**Set exercise**
Start at the line containing "const planter = new THREE.Group();", stop at the line containing "if empty is", and set down every line in that stretch exactly as written, and nothing else.

**Supplied data**
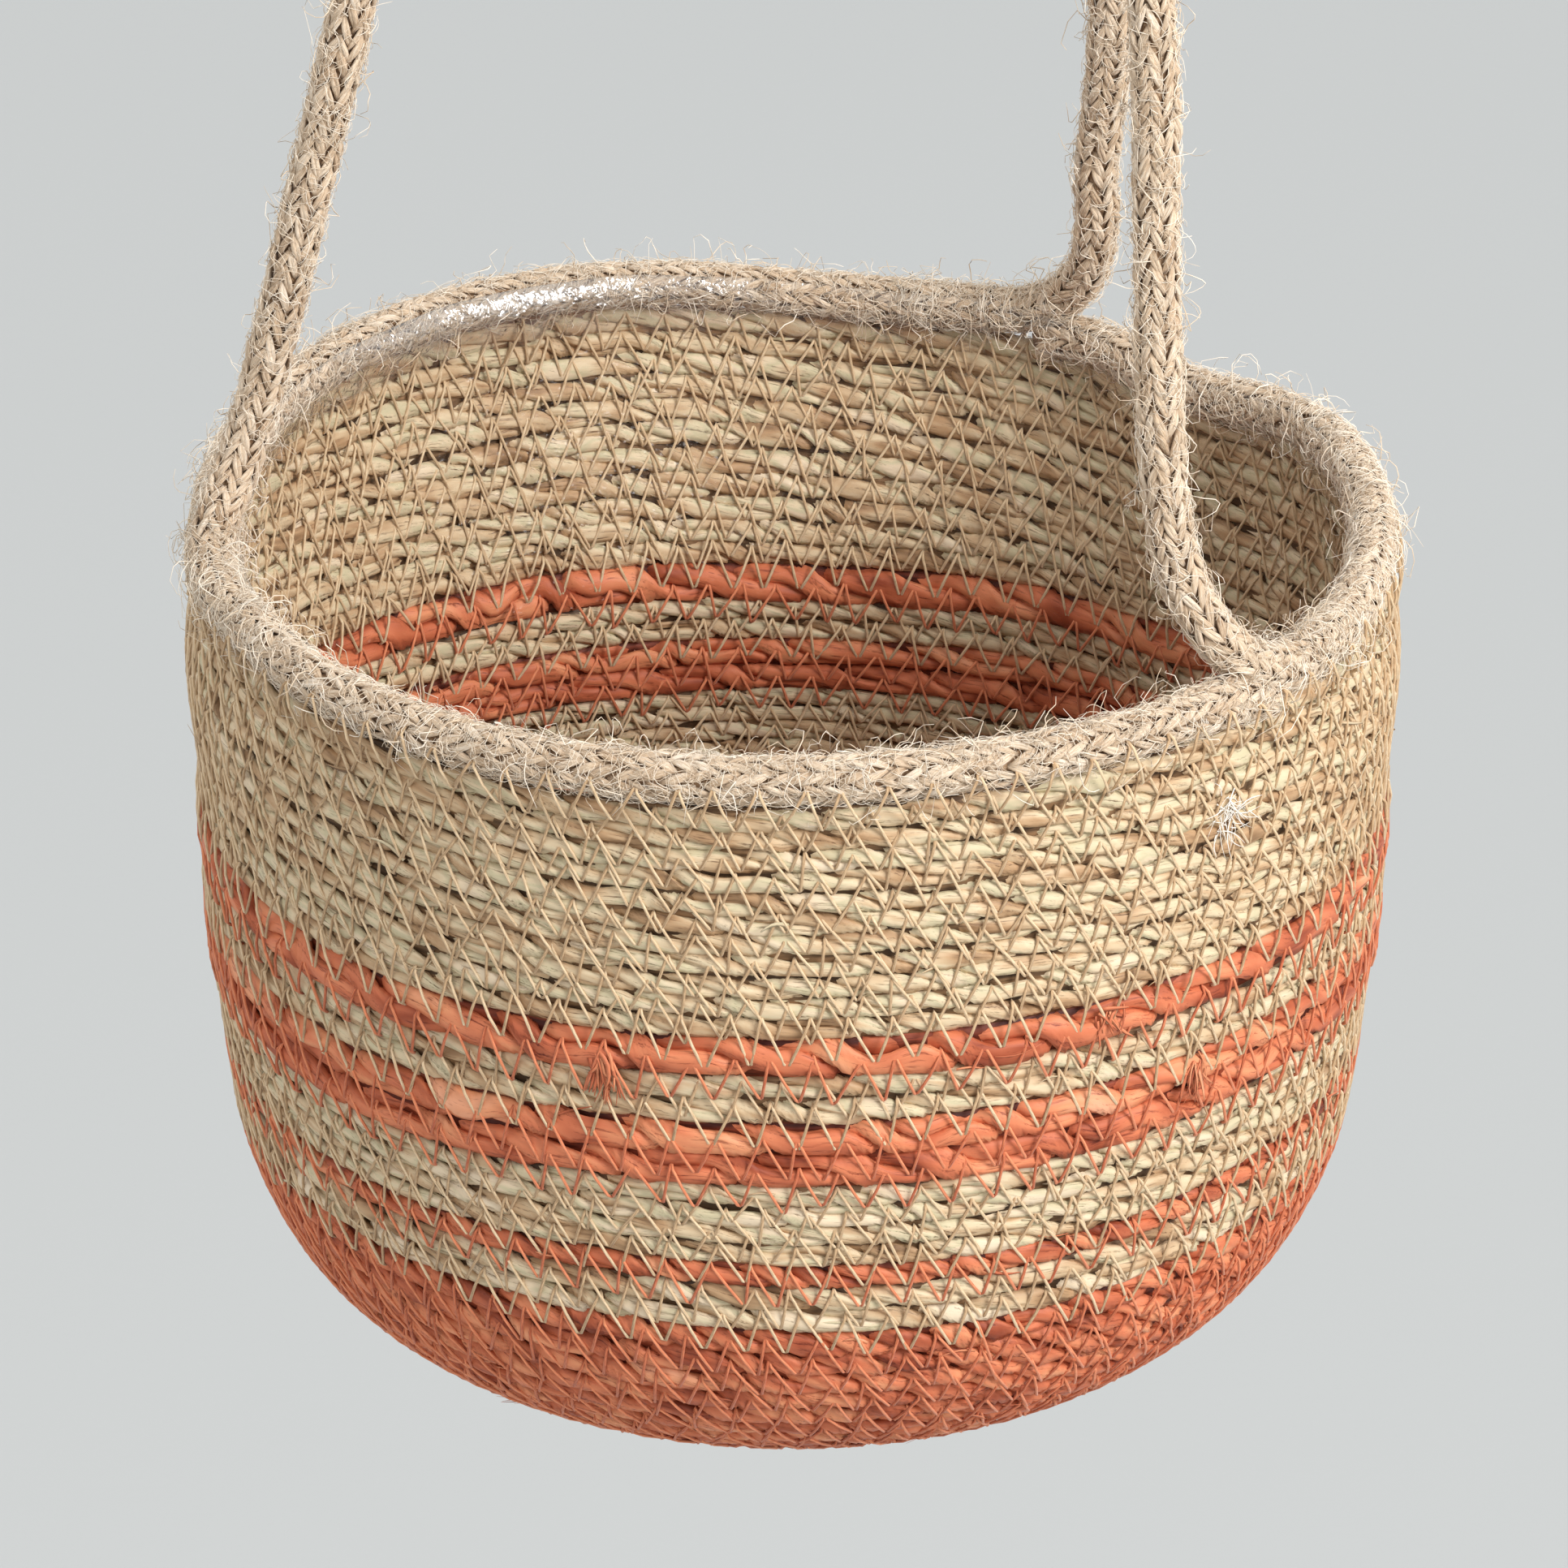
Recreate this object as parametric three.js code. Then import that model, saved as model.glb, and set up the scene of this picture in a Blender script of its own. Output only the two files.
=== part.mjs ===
import * as THREE from 'three';

// Hanging planter: a basket coiled and sewn from seagrass cord, with a jute cord rim and three jute hangers.
// Millimetres, Z up. The origin is the point under the top bend of the hanging loop, where a hook carries it.

// Clearances
const touchGap = 0.3;
const turnGap = 0.4;

// Jute cord, the same for the rim, the hangers and the loop
const cordDiameter = 8;
const cordRadius = cordDiameter / 2;
const cordSides = 8;
const cordStep = 2 * cordDiameter;

// Hanging loop over the hook
const loopHalfWidth = 16;
const loopHeight = 46;
const loopSteps = 26;
const loopWaistShare = 0.6;
const loopWaistDepthShare = 0.64;
const loopNeckDepthShare = 0.88;

// Knot and whipping that gather the three cords
const knotRadius = 11;
const knotSegments = 20;
const knotRings = 14;
const whippingLength = 24;
const whippingThread = 2;
const whippingEdge = 1.6;

// Basket
const rimRadius = 96;
const bodyDepth = 140.8;
const wallTopRadius = 96.8;
const bellyRadius = 96.4;
const shoulderRadius = 90.4;
const baseRadius = 46;
const roundSegments = 30;
const bellyDepthShare = 0.427;
const shoulderDepthShare = 0.702;
const shoulderPullShare = 0.47;
const basePullShare = 0.54;
const ridgeShare = 0.32;
const baseThickness = 4.4;
const baseRowPitch = 5.1;
const footWidth = 3;

// Clear film liner
const filmThickness = 0.5;
const filmPoints = 9;

// Where each cord leaves the rim, as the angle from +X seen from above, and how it bends
const leftCordAngle = 184.2;
const frontCordAngle = -47.6;
const backCordAngle = 55;
const bendRun = 24;
const tailRun = 4;

// The free stretch of each cord, from the whipping down into the rim, measured from the rim's centre
const cordDrop = 400;
const leftCordRoute = [
  [-4.85, 0, 400], [-4.9, 0, 390], [-6, 0, 376], [-9.9, -0.2, 355], [-22.5, -0.9, 300],
  [-38.3, -2.2, 230], [-53.1, -3.7, 165], [-69.4, -5.1, 92.5], [-77.3, -5.7, 60], [-80.8, -5.9, 45],
  [-84, -5.8, 32], [-87, -6.8, 21], [-90.4, -10.1, 11.5], [-93.3, -15.8, 5], [-93.4, -20.8, 1.7],
  [-92.62, -25.24, 0.3], [-91.79, -28.12, 0.03], [-91.03, -30.5, 0],
];
const frontCordRoute = [
  [2.43, -4.2, 400], [2.6, -4.4, 390], [4.3, -7.1, 377], [9.4, -13.9, 356], [22.5, -26.8, 300],
  [36.3, -37.6, 230], [48, -45.7, 165], [54.9, -51.1, 110], [56, -56.6, 75], [56.7, -60.8, 50],
  [58, -64, 32], [60.2, -65.3, 21], [64.8, -65.8, 11.5], [70.1, -63.5, 5], [74.1, -60.5, 1.7],
  [77.11, -57.18, 0.3], [78.86, -54.74, 0.03], [80.26, -52.67, 0],
];
const backCordRoute = [
  [2.43, 4.2, 400], [2.6, 4.4, 390], [4.2, 7.2, 377], [8.7, 13.9, 356], [20.7, 28, 300],
  [32.5, 40.9, 230], [42.6, 51.7, 165], [49.7, 60.3, 108], [52.9, 66, 66], [52.4, 69.2, 47],
  [51.1, 72.4, 32], [51.4, 74.1, 21], [50.2, 77.8, 11.5], [46.7, 82.3, 5], [42.9, 85.5, 1.7],
  [38.98, 87.73, 0.3], [36.22, 88.9, 0.03], [33.9, 89.82, 0],
];

// Seagrass cord: how far apart its rows lie and how thick the wall is there
const fineRowPitch = 3.7;
const narrowRowPitch = 4.1;
const lowerRowPitch = 4.4;
const boldDyedPitch = 6.8;
const doubleDyedPitch = 5.9;
const slimDyedPitch = 4.2;
const naturalThickness = 4;
const boldDyedThickness = 5;
const lowerThickness = 4.4;

// Rows of seagrass cord down the wall, from under the rim to the base
const wallRows = [
  { name: 'upper_natural_rows', rows: 11, pitch: fineRowPitch, thickness: naturalThickness, dyed: false },
  { name: 'upper_terracotta_row', rows: 1, pitch: boldDyedPitch, thickness: boldDyedThickness, dyed: true },
  { name: 'narrow_natural_rows', rows: 2, pitch: narrowRowPitch, thickness: naturalThickness, dyed: false },
  { name: 'double_terracotta_rows', rows: 2, pitch: doubleDyedPitch, thickness: boldDyedThickness, dyed: true },
  { name: 'middle_natural_rows', rows: 4, pitch: fineRowPitch, thickness: naturalThickness, dyed: false },
  { name: 'lower_terracotta_row', rows: 1, pitch: slimDyedPitch, thickness: lowerThickness, dyed: true },
  { name: 'lower_natural_rows', rows: 2, pitch: lowerRowPitch, thickness: lowerThickness, dyed: false },
];

// Heights that follow
const knotHeight = -(loopHeight + turnGap + knotRadius);
const whippingTop = knotHeight - knotRadius - turnGap;
const rimHeight = whippingTop - whippingLength - touchGap - cordDrop;
const wallTopDepth = cordRadius + touchGap;
const thickestRow = Math.max(baseThickness, ...wallRows.map((band) => band.thickness));

const jute = new THREE.MeshStandardMaterial({ color: '#d9c4a4', roughness: 0.95, metalness: 0 });
const naturalSeagrass = new THREE.MeshStandardMaterial({ color: '#cbb387', roughness: 0.8, metalness: 0 });
const dyedSeagrass = new THREE.MeshStandardMaterial({ color: '#c0693f', roughness: 0.8, metalness: 0 });
const clearFilm = new THREE.MeshStandardMaterial({
  color: '#e9edf0', roughness: 0.2, metalness: 0, transparent: true, opacity: 0.3,
});

function namedMesh(name, geometry, material) {
  const mesh = new THREE.Mesh(geometry, material);
  mesh.name = name;
  return mesh;
}

function cordSection() {
  const section = new THREE.Shape();
  for (let side = 0; side < cordSides; side += 1) {
    const angle = (2 * Math.PI * side) / cordSides;
    const x = cordRadius * Math.cos(angle);
    const y = cordRadius * Math.sin(angle);
    if (side === 0) section.moveTo(x, y);
    else section.lineTo(x, y);
  }
  section.closePath();
  return section;
}

function cordAlong(path, steps) {
  return new THREE.ExtrudeGeometry(cordSection(), { steps, bevelEnabled: false, extrudePath: path });
}

// The centre line of the basket's wall: nearly upright, then drawn in round a soft corner to the flat base
function bodyLine() {
  const shoulderDepth = bodyDepth * shoulderDepthShare;
  const baseDepth = bodyDepth - baseThickness / 2;
  const top = new THREE.Vector2(wallTopRadius, -wallTopDepth);
  const belly = new THREE.Vector2(bellyRadius, -bodyDepth * bellyDepthShare);
  const shoulder = new THREE.Vector2(shoulderRadius, -shoulderDepth);
  const foot = new THREE.Vector2(baseRadius, -baseDepth);
  const shoulderPull = shoulder.clone().sub(belly).normalize();
  shoulderPull.multiplyScalar((baseDepth - shoulderDepth) * shoulderPullShare).add(shoulder);
  const footPull = foot.clone();
  footPull.x += (shoulderRadius - baseRadius) * basePullShare;
  const line = new THREE.CurvePath();
  line.add(new THREE.QuadraticBezierCurve(top, belly, shoulder));
  line.add(new THREE.CubicBezierCurve(shoulder, shoulderPull, footPull, foot));
  return line;
}

const wallLine = bodyLine();
const wallLength = wallLine.getLength();

// A point beside the wall's centre line: run along it from the top, and offset outwards from it
function besideWall(run, offset) {
  const share = Math.min(Math.max(run / wallLength, 0), 1);
  const point = wallLine.getPoint(share);
  const along = wallLine.getTangent(share);
  return new THREE.Vector2(point.x - along.y * offset, point.y + along.x * offset);
}

// Rows as ridges on the outside, one ridge to a row, and their flat backs on the inside
function rowOutline(start, rows, pitch, thickness) {
  const outside = [];
  const inside = [];
  const half = thickness / 2;
  const first = start + touchGap / 2;
  const last = start + rows * pitch - touchGap / 2;
  const valley = half * (1 - ridgeShare);
  for (let row = 0; row < rows; row += 1) {
    const rowStart = row === 0 ? first : start + row * pitch;
    outside.push(besideWall(rowStart, valley));
    outside.push(besideWall(start + (row + 0.5) * pitch, half));
    inside.push(besideWall(rowStart, -half));
  }
  outside.push(besideWall(last, valley));
  inside.push(besideWall(last, -half));
  return { outside, inside };
}

function rowBand(band, start) {
  const { outside, inside } = rowOutline(start, band.rows, band.pitch, band.thickness);
  const outline = [...inside, ...outside.reverse()];
  outline.push(outline[0].clone());
  const material = band.dyed ? dyedSeagrass : naturalSeagrass;
  return namedMesh(band.name, turned(outline), material);
}

// A lathe turns about +Y, so its solid is laid over to turn about +Z
function turned(outline) {
  const solid = new THREE.LatheGeometry(outline, roundSegments);
  solid.rotateX(Math.PI / 2);
  return solid;
}

function baseCoil(start) {
  const rows = Math.round((wallLength - start) / baseRowPitch);
  const pitch = (wallLength - start) / rows;
  const { outside, inside } = rowOutline(start, rows, pitch, baseThickness);
  outside.pop();
  inside.pop();
  const outline = [
    new THREE.Vector2(0, -bodyDepth),
    new THREE.Vector2(baseRadius, -bodyDepth),
    ...outside.reverse(),
    ...inside,
    new THREE.Vector2(baseRadius - footWidth, -bodyDepth + baseThickness),
    new THREE.Vector2(0, -bodyDepth + baseThickness),
  ];
  return namedMesh('terracotta_base', turned(outline), dyedSeagrass);
}

function filmLiner() {
  const outerOffset = -(thickestRow / 2 + touchGap);
  const innerOffset = outerOffset - filmThickness;
  const floor = -bodyDepth + baseThickness + touchGap;
  const outer = [];
  const inner = [];
  for (let step = 0; step < filmPoints; step += 1) {
    const run = (wallLength * step) / filmPoints;
    outer.push(besideWall(run, outerOffset));
    inner.push(besideWall(run, innerOffset));
  }
  const outline = [
    new THREE.Vector2(0, floor),
    new THREE.Vector2(baseRadius - footWidth, floor),
    ...outer.reverse(),
    ...inner,
    new THREE.Vector2(baseRadius - footWidth, floor + filmThickness),
    new THREE.Vector2(0, floor + filmThickness),
  ];
  return namedMesh('liner_film', turned(outline), clearFilm);
}

class RimArc extends THREE.Curve {
  constructor(start, end) {
    super();
    this.start = start;
    this.end = end;
  }

  getPoint(share, target = new THREE.Vector3()) {
    const angle = this.start + (this.end - this.start) * share;
    return target.set(rimRadius * Math.cos(angle), rimRadius * Math.sin(angle), 0);
  }
}

// One third of the rim, from where its cord has bent level to just under the next cord's bend
function rimCord(name, fromDegrees, toDegrees) {
  const start = THREE.MathUtils.degToRad(fromDegrees) + (bendRun + touchGap) / rimRadius;
  let end = THREE.MathUtils.degToRad(toDegrees) + tailRun / rimRadius;
  while (end < start) end += 2 * Math.PI;
  const steps = Math.round(((end - start) * rimRadius) / cordStep);
  return namedMesh(name, cordAlong(new RimArc(start, end), steps), jute);
}

function hangingCord(name, route) {
  const path = new THREE.CatmullRomCurve3(route.map((place) => new THREE.Vector3(...place)));
  const steps = Math.round(path.getLength() / cordStep);
  return namedMesh(name, cordAlong(path, steps), jute);
}

// The loop is one bight of cord whose two legs come down side by side on the knot
function hangingLoop() {
  const leg = cordRadius + touchGap / 2;
  const bendCentre = cordRadius - loopHalfWidth;
  const half = [
    [leg, -loopHeight],
    [leg, -loopHeight * loopNeckDepthShare],
    [loopHalfWidth * loopWaistShare, -loopHeight * loopWaistDepthShare],
    [loopHalfWidth, bendCentre],
    [loopHalfWidth * Math.SQRT1_2, bendCentre + loopHalfWidth * Math.SQRT1_2],
  ];
  const places = [
    ...half.map(([x, z]) => new THREE.Vector3(-x, 0, z)),
    new THREE.Vector3(0, 0, cordRadius),
    ...half.reverse().map(([x, z]) => new THREE.Vector3(x, 0, z)),
  ];
  return namedMesh('hanging_loop', cordAlong(new THREE.CatmullRomCurve3(places), loopSteps), jute);
}

function topKnot() {
  const ball = new THREE.SphereGeometry(knotRadius, knotSegments, knotRings);
  ball.rotateX(Math.PI / 2);
  const knot = namedMesh('top_knot', ball, jute);
  knot.position.z = knotHeight;
  return knot;
}

function cordWhipping() {
  const bundleRadius = (cordDiameter + turnGap) / Math.sqrt(3) + cordRadius;
  const radius = bundleRadius + whippingThread;
  const outline = [
    new THREE.Vector2(0, whippingTop - whippingLength),
    new THREE.Vector2(radius - whippingEdge, whippingTop - whippingLength),
    new THREE.Vector2(radius, whippingTop - whippingLength + whippingEdge),
    new THREE.Vector2(radius, whippingTop - whippingEdge),
    new THREE.Vector2(radius - whippingEdge, whippingTop),
    new THREE.Vector2(0, whippingTop),
  ];
  return namedMesh('cord_whipping', turned(outline), jute);
}

function basket() {
  const group = new THREE.Group();
  group.position.z = rimHeight;
  group.add(hangingCord('hanging_cord_left', leftCordRoute));
  group.add(hangingCord('hanging_cord_front', frontCordRoute));
  group.add(hangingCord('hanging_cord_back', backCordRoute));
  group.add(rimCord('rim_cord_front', leftCordAngle, frontCordAngle));
  group.add(rimCord('rim_cord_right', frontCordAngle, backCordAngle));
  group.add(rimCord('rim_cord_back', backCordAngle, leftCordAngle));
  let start = 0;
  for (const band of wallRows) {
    group.add(rowBand(band, start));
    start += band.rows * band.pitch;
  }
  group.add(baseCoil(start));
  group.add(filmLiner());
  return group;
}

const planter = new THREE.Group();
planter.add(hangingLoop());
planter.add(topKnot());
planter.add(cordWhipping());
planter.add(basket());

export default planter;
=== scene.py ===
# Hanging planter: a basket coiled from twisted seagrass, sewn with zigzag thread,
# with a jute rim, three jute hanging cords, a knot, a loop and a clear film liner.
import math

import bpy
import numpy as np
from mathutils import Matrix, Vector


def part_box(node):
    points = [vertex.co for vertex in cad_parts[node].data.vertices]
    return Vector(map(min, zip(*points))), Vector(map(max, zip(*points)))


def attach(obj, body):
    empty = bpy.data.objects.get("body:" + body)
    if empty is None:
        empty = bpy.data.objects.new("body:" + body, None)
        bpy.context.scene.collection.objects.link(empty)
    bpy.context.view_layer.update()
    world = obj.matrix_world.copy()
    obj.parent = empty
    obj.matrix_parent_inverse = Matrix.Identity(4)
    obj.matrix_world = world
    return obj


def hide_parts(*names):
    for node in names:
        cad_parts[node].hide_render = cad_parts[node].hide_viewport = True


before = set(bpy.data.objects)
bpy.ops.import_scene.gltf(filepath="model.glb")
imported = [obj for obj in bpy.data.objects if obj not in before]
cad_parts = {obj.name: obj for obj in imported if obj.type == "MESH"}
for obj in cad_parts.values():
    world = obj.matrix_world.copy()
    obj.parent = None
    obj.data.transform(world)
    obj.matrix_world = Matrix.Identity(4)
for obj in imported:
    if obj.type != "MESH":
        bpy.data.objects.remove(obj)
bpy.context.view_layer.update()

mm = 0.001
anyTurn = 6.28            # radians, for a random start anywhere round
probe = 1 * mm            # a short step off a surface, to find which way is out
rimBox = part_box("rim_cord_right")
cordRadius = (rimBox[1][2] - rimBox[0][2]) / 2
rimHeight = (rimBox[1][2] + rimBox[0][2]) / 2
rimRadius = 96 * mm


# camera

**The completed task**
const planter = new THREE.Group();
planter.add(hangingLoop());
planter.add(topKnot());
planter.add(cordWhipping());
planter.add(basket());

export default planter;
=== scene.py ===
# Hanging planter: a basket coiled from twisted seagrass, sewn with zigzag thread,
# with a jute rim, three jute hanging cords, a knot, a loop and a clear film liner.
import math

import bpy
import numpy as np
from mathutils import Matrix, Vector


def part_box(node):
    points = [vertex.co for vertex in cad_parts[node].data.vertices]
    return Vector(map(min, zip(*points))), Vector(map(max, zip(*points)))


def attach(obj, body):
    empty = bpy.data.objects.get("body:" + body)
    if empty is None:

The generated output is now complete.